Responding to weekend reports of heavy-handed interventions by the military, Luis Cresencio Sandoval, the head of the Army, said soldiers were needed to back up migration officials in containment operations.

Alongside 6,500 members of the security forces sent to Mexico’s southern border area with Guatemala, where many migrants enter, a larger contingent was in the north, he said.

“In the northern part of the country we have a total deployment of 14,000, almost 15,000 units between the National Guard and the Army,” Sandoval told a regular news conference.

“If we left it completely in the hands of the National Institute of Migration it wouldn’t be possible,” he added. “That’s why we’re providing support, it’s a strategy being pursued on both borders.”

A new militarized police force formed from soldiers, marines and federal police; the National Guard is at the heart of Mexican President Andres Manuel Lopez Obrador’s plan to restore order in a country convulsed by record levels of violence.

The force is still taking shape, and due to be headed by a retired general under the aegis of the security ministry.

Former Mexican national security official Gustavo Mohar said Mexico’s security forces had not been used this way before, describing the development as “sad.”

Mohar blamed the change on Trump’s threats to impose tariffs.
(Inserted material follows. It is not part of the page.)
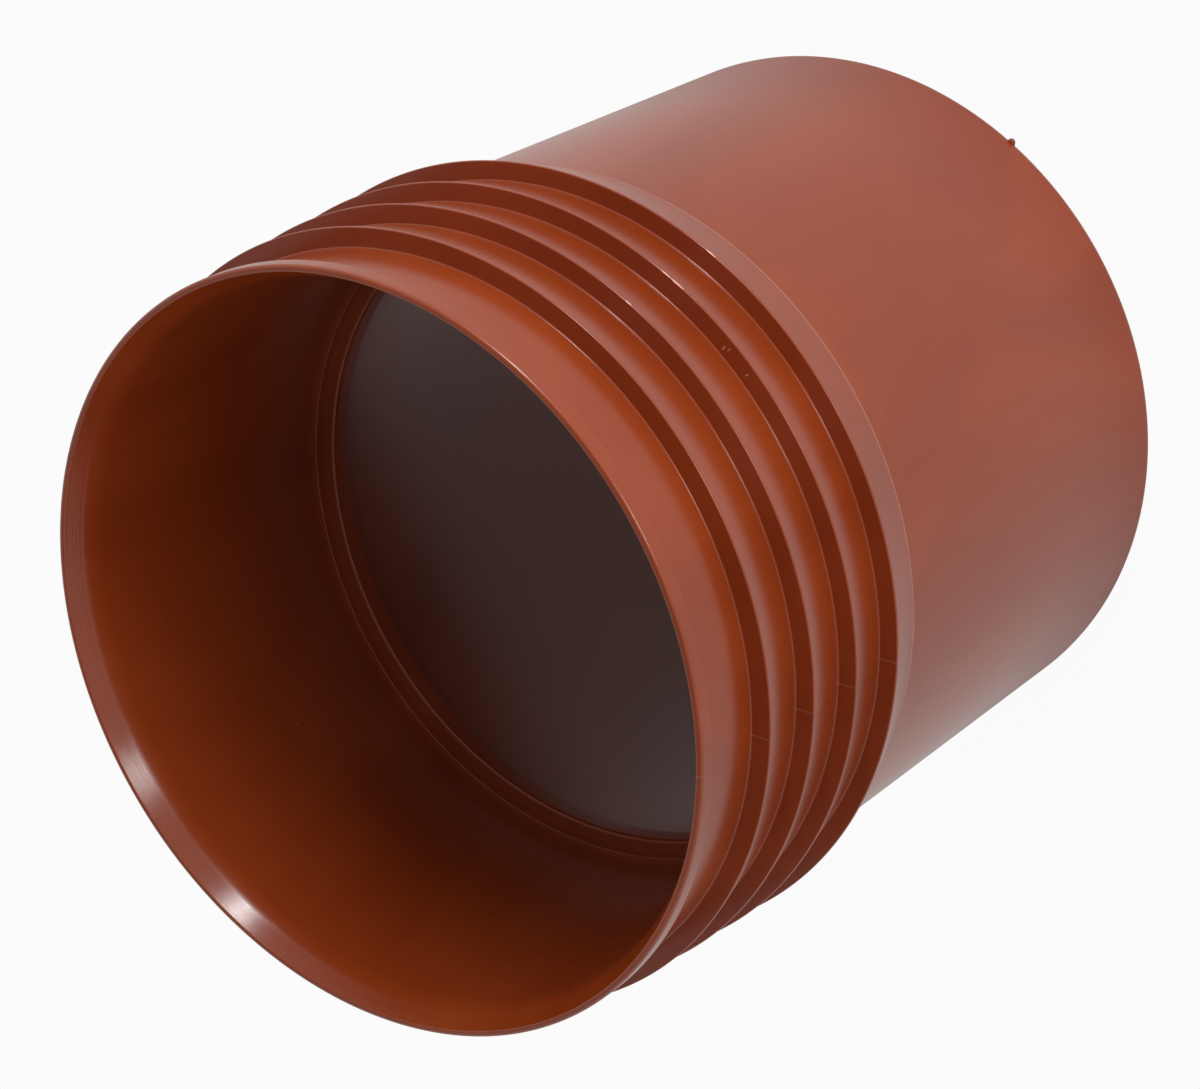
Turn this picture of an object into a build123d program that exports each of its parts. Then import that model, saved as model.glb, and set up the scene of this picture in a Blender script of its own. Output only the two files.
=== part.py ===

The National Guard should ideally not be implementing migration policy, he argued, while acknowledging that Mexican migration authorities were overwhelmed.

Mexico on June 7 agreed to reduce significantly the number of migrants reaching the U.S. border within a period of 45 days.

If that fails, Lopez Obrador’s government has said it will consider changing its laws to satisfy Trump’s demand that Mexico become a buffer zone to stop migrants entering the United States.

Most of the people caught on the U.S.-Mexico border are from three Central American countries suffering from high levels of gang violence and poverty: Guatemala, Honduras and El Salvador.

Trump has said he will impose initial tariffs of 5% on all Mexican goods if the migrant flow is not curbed. The tariff could eventually rise as high as 25%, he has said.